Closed hossameldeen closed 5 years ago

hossameldeen commented 5 years ago

... and a question that must be asked with it: Do you think copyright is wrong?

Secretly, I wish for a debate, but this question isn't written with the intention of one; I'm just curious about your opinion. But if you do welcome a debate here, I'd be more than willing :-) (I'm not that hopeful, though).

staltz commented 5 years ago

Very interesting question, thanks for asking. I'm okay if you want to debate it, as opposed to just being answered once, but I can't guarantee I have the time to answer.

I wouldn't use the word "wrong", I don't think it applies that well, it's like saying "do you think the color green is wrong?", but I do find several problems with selling software and with copyright.

Let me start by answering that I think selling software should be legal, I don't think it is "wrong", but copyright is unfitting or incompatible with our mode of production in the internet era. My idea is that sales classify as voluntary exchange, and hence is a natural human activity. For instance, it would be fair and natural for one person to exchange a USB drive containing software for another commodity like a sandwich for instance. That's natural exchange. Replace the sandwich with currency, and it's sales. Do it in large scale, and it's a software business.

That said, as you acknowledge, usually software sales and copyright go hand in hand, because the latter protects the former from copies. I'll explain why I think copyright is unfitting, but to clarify what I imagine as an ideal world: it would allow software sales, but the pricing and scale of software sales would be nothing near the capitalistic scale today.

When you look at the history of Copyright, you'll see that it was an initiative by the state and the church (around Europe) to control and regulate the use of the printing press machines which were allowing people to spread information at an unprecedented scale that actually started threatening the control of the state. So it was not originally meant to defend authors, quite the contrary, it was meant to control authors, but over time, more powerful authors throughout the industrial revolution and peaking with Disney in the 20th century, were able to successfully weaponize Copyright laws for their protection.

But if you consider copying as a human act, it's hard to think of it as wrong. First of all, because humans are memetic machines. Since early age, an infant is copying behaviors from other humans. And in adulthood, most inventions are simply remixes (see Everything is a Remix).

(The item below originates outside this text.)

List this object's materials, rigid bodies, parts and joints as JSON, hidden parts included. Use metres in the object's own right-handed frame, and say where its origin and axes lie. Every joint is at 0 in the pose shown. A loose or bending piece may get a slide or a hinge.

It can be sometimes unfair when used in a market, for instance someone sells an article of mine, but it's not actively hurting me. What if someone would sell an article of mine in secret? If I don't know about it, I can't even sue them. I'm just missing an opportunity for also selling it, but no one is actively and directly harming me. It's just unfair, but is unfairness always illegal? It's funny that capitalism is usually completely compatible with "unfairness" through competition, but when it comes to copyright, then unfairness is weaponized to protect incumbents.

And when it comes to copying in the internet era, copying is one of the most basic operations a computer must do. The difference between computers copying and humans copying is that computers have perfect recall, while humans don't. For instance, if I tell the story of a movie, verbally, am I copying the movie? Quite often, no. But when computers tell the story of a movie, they are able to do that without flaw, they have perfect memory. Supposing humans would be very good at remembering (some people are able to memorize thousands of digits of the number Pi), I could memorize all the binary bits in an MP4 file, essentially copying and storing it in my brain. Is that illegal? It starts to become absurd, and unfitting with how we operate nowadays.

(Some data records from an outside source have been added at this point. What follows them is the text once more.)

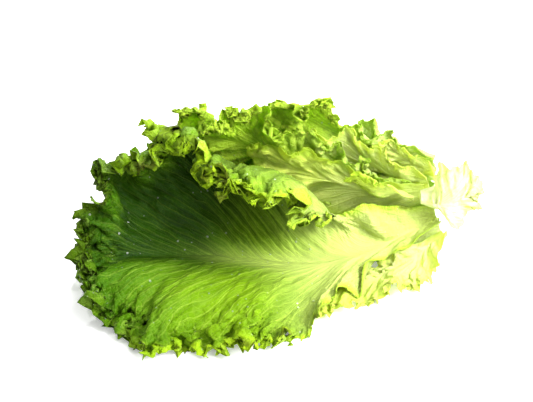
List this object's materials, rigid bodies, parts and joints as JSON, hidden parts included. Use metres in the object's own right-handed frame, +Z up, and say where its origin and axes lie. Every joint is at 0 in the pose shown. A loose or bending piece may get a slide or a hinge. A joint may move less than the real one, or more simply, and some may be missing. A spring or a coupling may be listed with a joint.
{
  "type": "lettuce",
  "caption": "Loose head of curly green leaf lettuce lying on its side, with frilled leaves round a short cut stem.",
  "frame": {"origin": "middle of the head's footprint, on the surface that it lies on", "axes": "+X from the leaf tips towards the cut base, +Y to the back of the head, +Z up"},
  "size_m": [0.2928, 0.2336, 0.1076],
  "materials": {
    "leaf_green": "satin, waxy, thin and light passes through",
    "leaf_dark": "satin, blistered, paler on the back",
    "leaf_pale": "satin, smooth and juicy",
    "leaf_yellow": "satin, thin and light passes through",
    "stem": "moist, cut across, fibrous"
  },
  "bodies": {
    "root": {"leaf_under_left": "leaf_dark", "leaf_under_right": "leaf_yellow", "leaf_back_low": "leaf_dark", "leaf_back_high": "leaf_dark", "leaf_top": "leaf_dark", "leaf_back_right_far": "leaf_pale", "leaf_back_right_mid": "leaf_pale", "leaf_back_right_near": "leaf_pale", "leaf_mid": "leaf_green", "leaf_heart_large": "leaf_pale", "leaf_heart_small": "leaf_pale", "leaf_front": "leaf_green", "stem": "stem"}
  },
  "joints": []
}
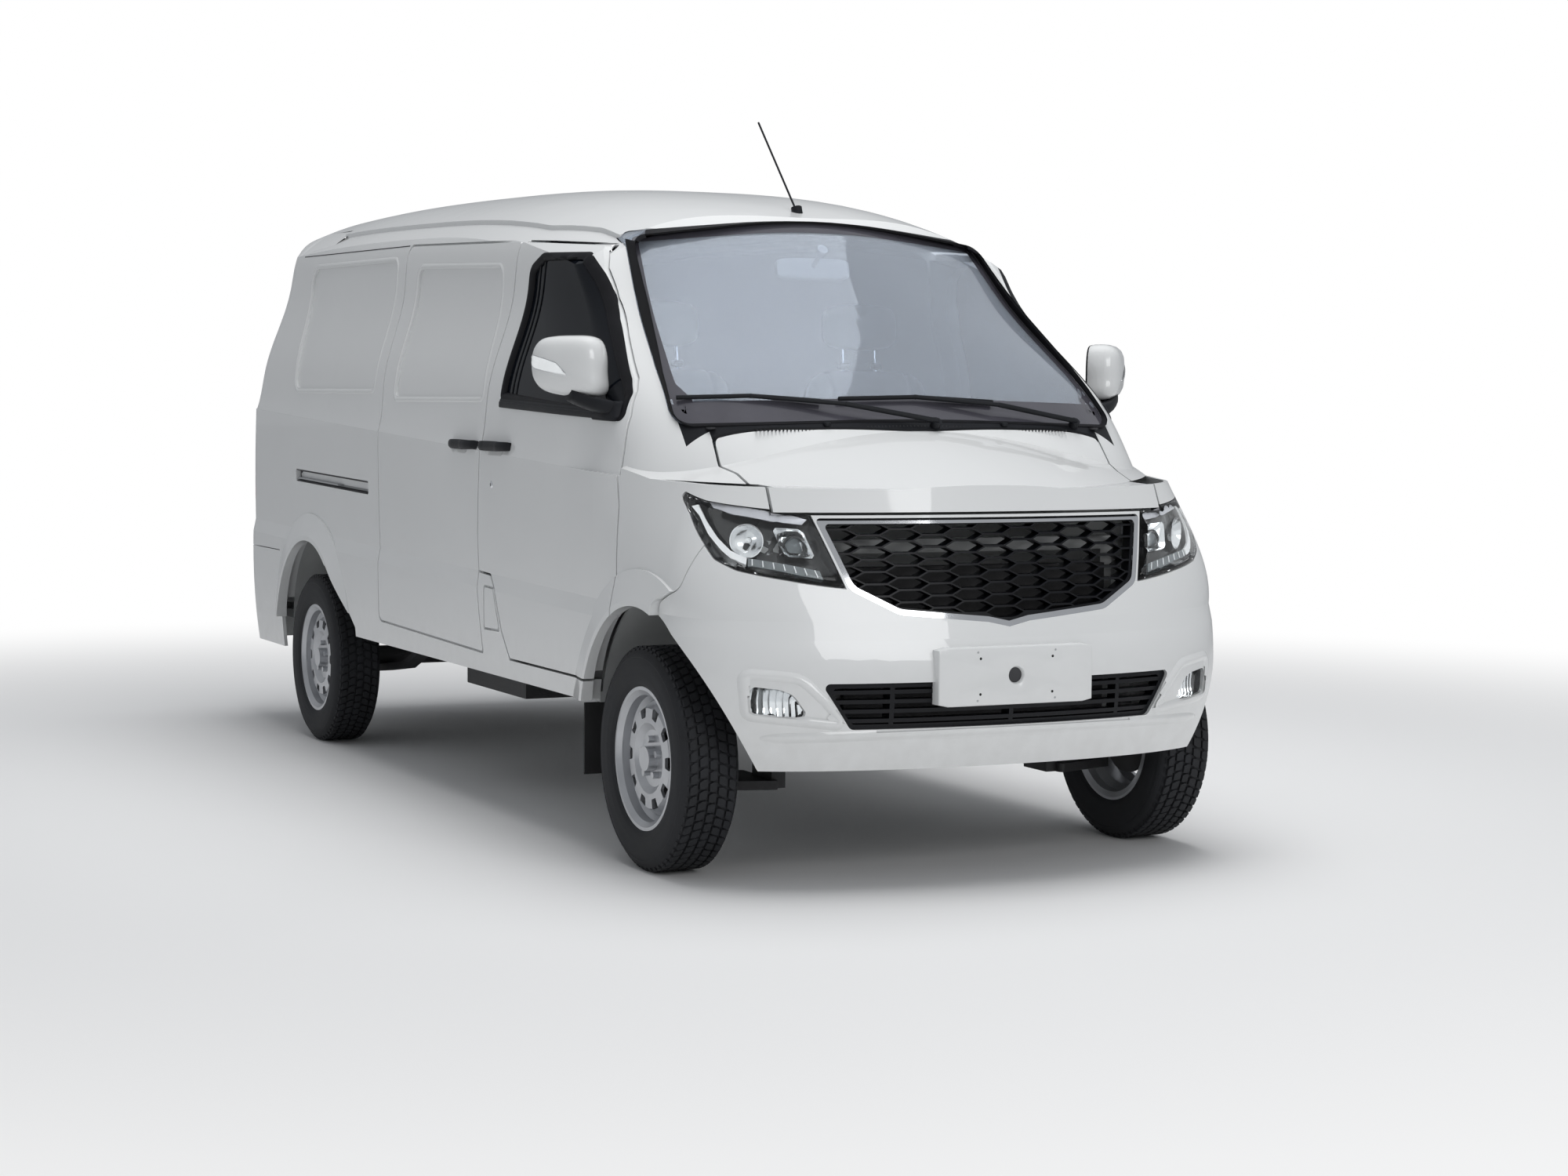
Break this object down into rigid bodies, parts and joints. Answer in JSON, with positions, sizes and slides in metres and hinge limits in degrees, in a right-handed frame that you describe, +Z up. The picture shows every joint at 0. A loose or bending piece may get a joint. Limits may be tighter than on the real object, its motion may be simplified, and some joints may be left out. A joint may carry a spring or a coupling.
{
  "type": "panel van",
  "caption": "Small white panel van with a short sloping nose, pressed blank load sides, sliding side doors, a lifting tailgate and a dark honeycomb grille in a bright surround",
  "frame": {"origin": "On the ground, under the middle of the bounding box", "axes": "+X points to the front of the van, +Y to its left, +Z up"},
  "size_m": [4.3609, 1.903, 2.0421],
  "materials": {
    "white_paint": "gloss",
    "black_plastic": "satin",
    "gloss_black": "gloss",
    "window": "tinted",
    "lamp_lens": "clear",
    "red_lens": "gloss",
    "chrome_trim": "polished",
    "wheel_steel": "satin",
    "tyre_rubber": "matt",
    "chassis_steel": "satin",
    "floor_paint": "satin",
    "engine_metal": "cast",
    "bare_steel": "dull",
    "seat_fabric": "woven",
    "flap_rubber": "matt"
  },
  "bodies": {
    "body": {"antenna": "black_plastic", "body_side_left": "white_paint", "body_side_right": "white_paint", "bulkhead": "floor_paint", "cowl_panel": "black_plastic", "dashboard": "black_plastic", "engine_block": "engine_metal", "exhaust": "bare_steel", "fender_left": "white_paint", "fender_right": "white_paint", "floor_pan": "floor_paint", "fog_lamps": "lamp_lens", "front_bumper": "white_paint", "front_struts": "chassis_steel", "front_suspension": "chassis_steel", "fuel_tank": "chassis_steel", "grille": "gloss_black", "grille_surround": "chrome_trim", "headlamps": "lamp_lens", "lower_grille": "black_plastic", "mud_flaps": "flap_rubber", "plate_holder": "white_paint", "propshaft": "bare_steel", "radiator": "engine_metal", "rear_axle": "chassis_steel", "rear_bumper": "white_paint", "roof_panel": "white_paint", "seat_box": "floor_paint", "seats": "seat_fabric", "sliding_door_left": "white_paint", "sliding_door_right": "white_paint", "sliding_handles": "gloss_black", "spare_wheel": "tyre_rubber", "steering_wheel": "black_plastic", "tail_lamps": "red_lens", "wheel_housings": "floor_paint", "windscreen": "window", "wipers": "black_plastic"},
    "front_door_right": {"front_door_right": "white_paint", "door_glass_right": "window", "mirror_right": "white_paint", "door_handle_right": "gloss_black"},
    "front_door_left": {"front_door_left": "white_paint", "door_glass_left": "window", "mirror_left": "white_paint", "door_handle_left": "gloss_black"},
    "tailgate": {"tailgate": "white_paint", "tailgate_glass": "window"},
    "hood": {"hood": "white_paint"},
    "fuel_flap": {"fuel_flap": "white_paint"},
    "steer_right": {"knuckle_right": "chassis_steel"},
    "steer_left": {"knuckle_left": "chassis_steel"},
    "wheel_front_right": {"rim_front_right": "wheel_steel", "tyre_front_right": "tyre_rubber"},
    "wheel_front_left": {"rim_front_left": "wheel_steel", "tyre_front_left": "tyre_rubber"},
    "wheel_rear_right": {"rim_rear_right": "wheel_steel", "tyre_rear_right": "tyre_rubber"},
    "wheel_rear_left": {"rim_rear_left": "wheel_steel", "tyre_rear_left": "tyre_rubber"}
  },
  "joints": [
    {"name": "front_door_right_hinge", "type": "hinge", "parent": "body", "child": "front_door_right", "pos_m": [1.4875, -0.823, 0.86], "axis": [0, 0, 1], "range_deg": [0, 65]},
    {"name": "front_door_left_hinge", "type": "hinge", "parent": "body", "child": "front_door_left", "pos_m": [1.4875, 0.823, 0.86], "axis": [0, 0, 1], "range_deg": [-65, 0]},
    {"name": "tailgate_hinge", "type": "hinge", "parent": "body", "child": "tailgate", "pos_m": [-1.917, 0, 1.8], "axis": [0, 1, 0], "range_deg": [0, 85]},
    {"name": "hood_hinge", "type": "hinge", "parent": "body", "child": "hood", "pos_m": [1.67, 0, 1.141], "axis": [0, -1, 0], "range_deg": [0, 50]},
    {"name": "fuel_flap_hinge", "type": "hinge", "parent": "body", "child": "fuel_flap", "pos_m": [0.5892, -0.808, 0.6054], "axis": [-0.3976, 0, 0.9176], "range_deg": [0, 90]},
    {"name": "steer_right", "type": "hinge", "parent": "body", "child": "steer_right", "pos_m": [1.615, -0.6, 0.293], "axis": [0, 0, 1], "range_deg": [-35, 35]},
    {"name": "steer_left", "type": "hinge", "parent": "body", "child": "steer_left", "pos_m": [1.615, 0.6, 0.293], "axis": [0, 0, 1], "range_deg": [-35, 35]},
    {"name": "wheel_front_right_axle", "type": "hinge", "parent": "steer_right", "child": "wheel_front_right", "pos_m": [1.615, -0.712, 0.293], "axis": [0, 1, 0], "continuous": true},
    {"name": "wheel_front_left_axle", "type": "hinge", "parent": "steer_left", "child": "wheel_front_left", "pos_m": [1.615, 0.712, 0.293], "axis": [0, 1, 0], "continuous": true},
    {"name": "wheel_rear_right_axle", "type": "hinge", "parent": "body", "child": "wheel_rear_right", "pos_m": [-1.315, -0.712, 0.293], "axis": [0, 1, 0], "continuous": true},
    {"name": "wheel_rear_left_axle", "type": "hinge", "parent": "body", "child": "wheel_rear_left", "pos_m": [-1.315, 0.712, 0.293], "axis": [0, 1, 0], "continuous": true}
  ],
  "couplings": [
    {"joint": "steer_left", "follows": "steer_right", "ratio": 1}
  ]
}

When you consider the natural instinctive copying behavior of humans, and the instant efficiency of copying in computers, then copying should be the most natural activity in the internet era, and in practice it already is, but we are slowed down by outdated laws that were weaponized to defend either the state or the incumbent big companies, not the people.

hossameldeen commented 5 years ago

A well-written reply, thanks for answering! No problem at all; understood :)

the pricing and scale of software sales would be nothing near the capitalistic scale today.

Not a debate, but what is the pricing and scale of software sales today and what's wrong about it? If anything, I feel like we need more software to be sold, like what some famous IDE manufacturer does.

I've been writing this comment for more than an hour and I reached the opinion that I shouldn't use your space for debate. Perhaps I should debate your points in a blog post one day :-)

Thank you for for such an unassuming character!